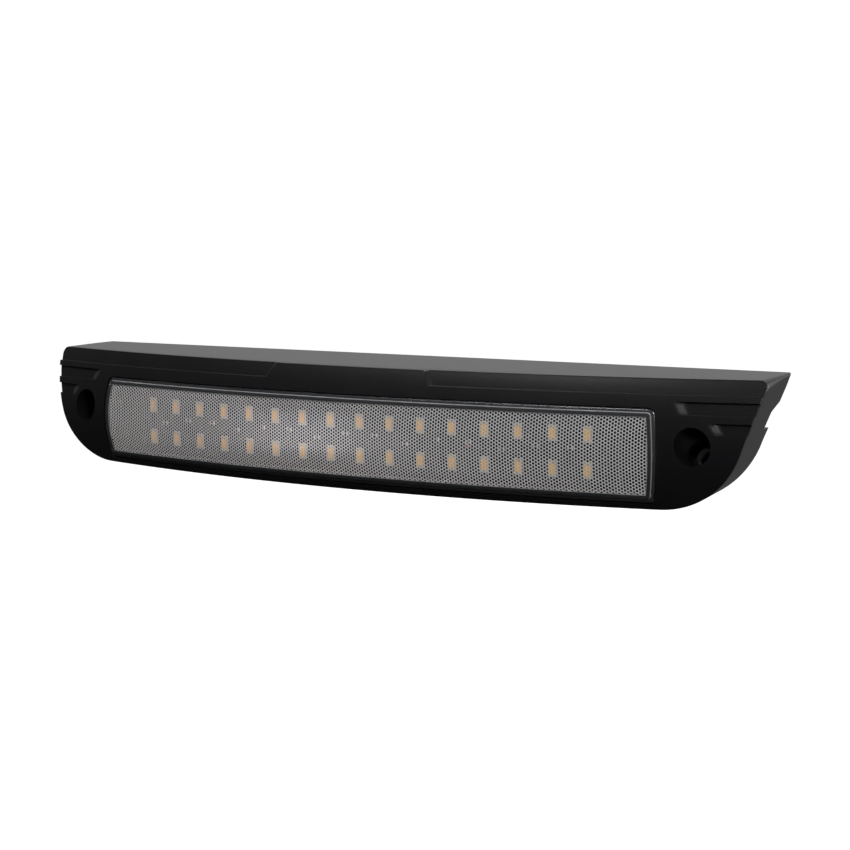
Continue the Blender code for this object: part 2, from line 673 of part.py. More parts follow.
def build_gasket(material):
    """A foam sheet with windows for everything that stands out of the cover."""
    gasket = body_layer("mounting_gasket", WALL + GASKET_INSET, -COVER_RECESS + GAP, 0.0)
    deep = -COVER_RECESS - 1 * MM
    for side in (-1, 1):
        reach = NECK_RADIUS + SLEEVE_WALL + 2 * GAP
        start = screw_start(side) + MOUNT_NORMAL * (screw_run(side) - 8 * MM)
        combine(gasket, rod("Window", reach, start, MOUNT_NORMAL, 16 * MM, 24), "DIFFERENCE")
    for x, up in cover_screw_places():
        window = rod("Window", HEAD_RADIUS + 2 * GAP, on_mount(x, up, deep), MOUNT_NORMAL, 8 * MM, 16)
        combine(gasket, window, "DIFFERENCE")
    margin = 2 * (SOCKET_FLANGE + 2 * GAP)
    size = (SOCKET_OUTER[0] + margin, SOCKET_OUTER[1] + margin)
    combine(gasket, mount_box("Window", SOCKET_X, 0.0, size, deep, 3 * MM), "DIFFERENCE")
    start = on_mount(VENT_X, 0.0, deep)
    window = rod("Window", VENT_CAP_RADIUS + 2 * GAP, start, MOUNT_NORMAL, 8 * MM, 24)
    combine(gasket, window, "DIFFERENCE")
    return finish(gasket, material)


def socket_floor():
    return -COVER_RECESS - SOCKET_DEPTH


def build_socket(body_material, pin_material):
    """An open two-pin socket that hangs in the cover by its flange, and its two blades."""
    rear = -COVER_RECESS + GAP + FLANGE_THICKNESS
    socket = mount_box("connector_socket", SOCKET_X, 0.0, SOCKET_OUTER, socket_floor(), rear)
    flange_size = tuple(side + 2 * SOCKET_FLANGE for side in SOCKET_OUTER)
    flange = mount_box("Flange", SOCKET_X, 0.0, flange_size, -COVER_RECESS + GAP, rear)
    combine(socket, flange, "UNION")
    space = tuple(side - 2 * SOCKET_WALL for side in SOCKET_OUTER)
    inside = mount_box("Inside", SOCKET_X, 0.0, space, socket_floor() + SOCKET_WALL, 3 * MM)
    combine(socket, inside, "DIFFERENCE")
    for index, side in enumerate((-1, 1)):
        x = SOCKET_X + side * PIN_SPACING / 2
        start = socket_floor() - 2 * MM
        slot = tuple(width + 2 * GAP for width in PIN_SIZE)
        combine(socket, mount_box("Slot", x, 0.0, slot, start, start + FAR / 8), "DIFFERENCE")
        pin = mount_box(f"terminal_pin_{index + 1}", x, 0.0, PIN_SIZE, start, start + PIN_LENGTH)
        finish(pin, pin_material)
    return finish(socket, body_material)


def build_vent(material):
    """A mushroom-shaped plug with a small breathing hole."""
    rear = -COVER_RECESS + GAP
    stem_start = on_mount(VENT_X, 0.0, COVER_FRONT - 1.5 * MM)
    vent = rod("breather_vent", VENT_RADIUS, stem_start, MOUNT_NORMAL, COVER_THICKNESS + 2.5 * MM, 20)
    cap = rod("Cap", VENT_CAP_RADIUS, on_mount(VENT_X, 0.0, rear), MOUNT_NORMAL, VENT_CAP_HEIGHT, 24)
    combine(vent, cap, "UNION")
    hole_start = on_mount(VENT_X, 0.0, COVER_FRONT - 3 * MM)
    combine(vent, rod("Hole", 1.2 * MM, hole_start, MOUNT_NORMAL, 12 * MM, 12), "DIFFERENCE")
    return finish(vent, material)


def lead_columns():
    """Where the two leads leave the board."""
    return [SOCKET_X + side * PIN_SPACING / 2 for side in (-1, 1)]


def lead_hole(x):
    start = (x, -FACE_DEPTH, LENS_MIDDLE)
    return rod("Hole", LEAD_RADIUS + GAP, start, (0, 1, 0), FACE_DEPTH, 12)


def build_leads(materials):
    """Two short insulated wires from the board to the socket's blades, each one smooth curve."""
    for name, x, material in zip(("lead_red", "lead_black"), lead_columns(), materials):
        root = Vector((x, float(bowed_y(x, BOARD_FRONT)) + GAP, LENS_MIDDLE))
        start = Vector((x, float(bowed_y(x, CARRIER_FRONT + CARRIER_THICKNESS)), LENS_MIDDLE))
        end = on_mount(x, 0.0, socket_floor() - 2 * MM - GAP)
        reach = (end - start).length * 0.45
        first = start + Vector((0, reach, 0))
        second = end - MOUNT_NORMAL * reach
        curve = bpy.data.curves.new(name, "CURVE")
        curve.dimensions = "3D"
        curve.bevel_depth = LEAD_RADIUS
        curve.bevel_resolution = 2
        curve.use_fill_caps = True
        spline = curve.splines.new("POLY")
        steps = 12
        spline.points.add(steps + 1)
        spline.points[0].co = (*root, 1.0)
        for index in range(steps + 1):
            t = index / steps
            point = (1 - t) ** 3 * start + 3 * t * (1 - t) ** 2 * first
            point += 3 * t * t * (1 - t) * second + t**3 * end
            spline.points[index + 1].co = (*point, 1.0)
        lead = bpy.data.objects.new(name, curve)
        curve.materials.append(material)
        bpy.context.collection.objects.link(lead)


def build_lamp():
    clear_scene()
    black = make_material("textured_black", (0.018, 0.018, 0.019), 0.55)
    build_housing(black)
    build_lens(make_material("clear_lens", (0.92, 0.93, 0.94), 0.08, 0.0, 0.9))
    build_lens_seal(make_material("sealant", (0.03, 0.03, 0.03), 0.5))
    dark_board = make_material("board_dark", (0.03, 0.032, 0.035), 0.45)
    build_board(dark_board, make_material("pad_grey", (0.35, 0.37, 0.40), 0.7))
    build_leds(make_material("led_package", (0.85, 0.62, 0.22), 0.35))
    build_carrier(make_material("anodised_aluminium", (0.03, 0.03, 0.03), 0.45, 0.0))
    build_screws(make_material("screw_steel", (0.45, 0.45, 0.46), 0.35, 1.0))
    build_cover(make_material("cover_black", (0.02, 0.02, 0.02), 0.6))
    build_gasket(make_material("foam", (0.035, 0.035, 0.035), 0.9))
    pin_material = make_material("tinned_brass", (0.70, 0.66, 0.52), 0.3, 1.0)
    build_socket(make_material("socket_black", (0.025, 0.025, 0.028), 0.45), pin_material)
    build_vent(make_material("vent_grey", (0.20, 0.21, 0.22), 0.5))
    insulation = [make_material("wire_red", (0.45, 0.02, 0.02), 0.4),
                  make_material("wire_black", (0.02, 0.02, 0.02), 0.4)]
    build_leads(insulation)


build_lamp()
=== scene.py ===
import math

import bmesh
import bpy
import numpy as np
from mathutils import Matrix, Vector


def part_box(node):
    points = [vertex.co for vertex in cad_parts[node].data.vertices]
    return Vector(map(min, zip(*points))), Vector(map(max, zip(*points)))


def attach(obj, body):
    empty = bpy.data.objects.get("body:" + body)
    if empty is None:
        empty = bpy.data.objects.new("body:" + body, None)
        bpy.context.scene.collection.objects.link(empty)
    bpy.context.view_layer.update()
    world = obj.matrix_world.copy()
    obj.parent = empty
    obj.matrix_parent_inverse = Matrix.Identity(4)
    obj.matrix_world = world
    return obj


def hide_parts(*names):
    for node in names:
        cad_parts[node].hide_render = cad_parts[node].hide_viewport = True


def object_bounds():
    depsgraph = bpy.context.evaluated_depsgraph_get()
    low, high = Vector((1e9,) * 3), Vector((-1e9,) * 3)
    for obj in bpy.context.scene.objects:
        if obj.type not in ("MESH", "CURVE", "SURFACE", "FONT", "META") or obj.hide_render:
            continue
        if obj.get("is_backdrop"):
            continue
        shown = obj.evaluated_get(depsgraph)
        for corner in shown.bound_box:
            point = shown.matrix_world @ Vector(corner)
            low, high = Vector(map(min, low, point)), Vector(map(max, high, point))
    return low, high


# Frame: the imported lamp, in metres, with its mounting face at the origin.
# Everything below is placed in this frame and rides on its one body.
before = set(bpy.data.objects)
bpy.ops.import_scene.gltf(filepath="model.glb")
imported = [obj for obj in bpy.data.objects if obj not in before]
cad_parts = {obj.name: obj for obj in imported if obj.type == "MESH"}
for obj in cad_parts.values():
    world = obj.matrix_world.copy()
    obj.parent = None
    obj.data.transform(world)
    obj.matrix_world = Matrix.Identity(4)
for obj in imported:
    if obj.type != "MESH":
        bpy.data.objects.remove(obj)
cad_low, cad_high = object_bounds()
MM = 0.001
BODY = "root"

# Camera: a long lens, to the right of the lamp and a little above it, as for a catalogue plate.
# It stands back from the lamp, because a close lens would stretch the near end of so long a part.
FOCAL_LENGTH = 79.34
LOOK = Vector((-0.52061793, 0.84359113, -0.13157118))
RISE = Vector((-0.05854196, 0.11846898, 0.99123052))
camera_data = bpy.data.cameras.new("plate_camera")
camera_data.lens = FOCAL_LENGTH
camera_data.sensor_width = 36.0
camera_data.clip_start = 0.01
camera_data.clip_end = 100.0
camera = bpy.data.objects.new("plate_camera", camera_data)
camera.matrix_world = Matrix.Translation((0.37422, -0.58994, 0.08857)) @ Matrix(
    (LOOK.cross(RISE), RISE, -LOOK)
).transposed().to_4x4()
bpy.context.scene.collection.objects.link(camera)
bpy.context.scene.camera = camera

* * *

## REQUEST
Take the line containing "0.46), 0.35, 1.0))" and the line containing "obj.parent = empty". Write out both and all lines between, exactly, and nothing more.

## RESULT OF THIS EXERCISE
    build_screws(make_material("screw_steel", (0.45, 0.45, 0.46), 0.35, 1.0))
    build_cover(make_material("cover_black", (0.02, 0.02, 0.02), 0.6))
    build_gasket(make_material("foam", (0.035, 0.035, 0.035), 0.9))
    pin_material = make_material("tinned_brass", (0.70, 0.66, 0.52), 0.3, 1.0)
    build_socket(make_material("socket_black", (0.025, 0.025, 0.028), 0.45), pin_material)
    build_vent(make_material("vent_grey", (0.20, 0.21, 0.22), 0.5))
    insulation = [make_material("wire_red", (0.45, 0.02, 0.02), 0.4),
                  make_material("wire_black", (0.02, 0.02, 0.02), 0.4)]
    build_leads(insulation)


build_lamp()
=== scene.py ===
import math

import bmesh
import bpy
import numpy as np
from mathutils import Matrix, Vector


def part_box(node):
    points = [vertex.co for vertex in cad_parts[node].data.vertices]
    return Vector(map(min, zip(*points))), Vector(map(max, zip(*points)))


def attach(obj, body):
    empty = bpy.data.objects.get("body:" + body)
    if empty is None:
        empty = bpy.data.objects.new("body:" + body, None)
        bpy.context.scene.collection.objects.link(empty)
    bpy.context.view_layer.update()
    world = obj.matrix_world.copy()
    obj.parent = empty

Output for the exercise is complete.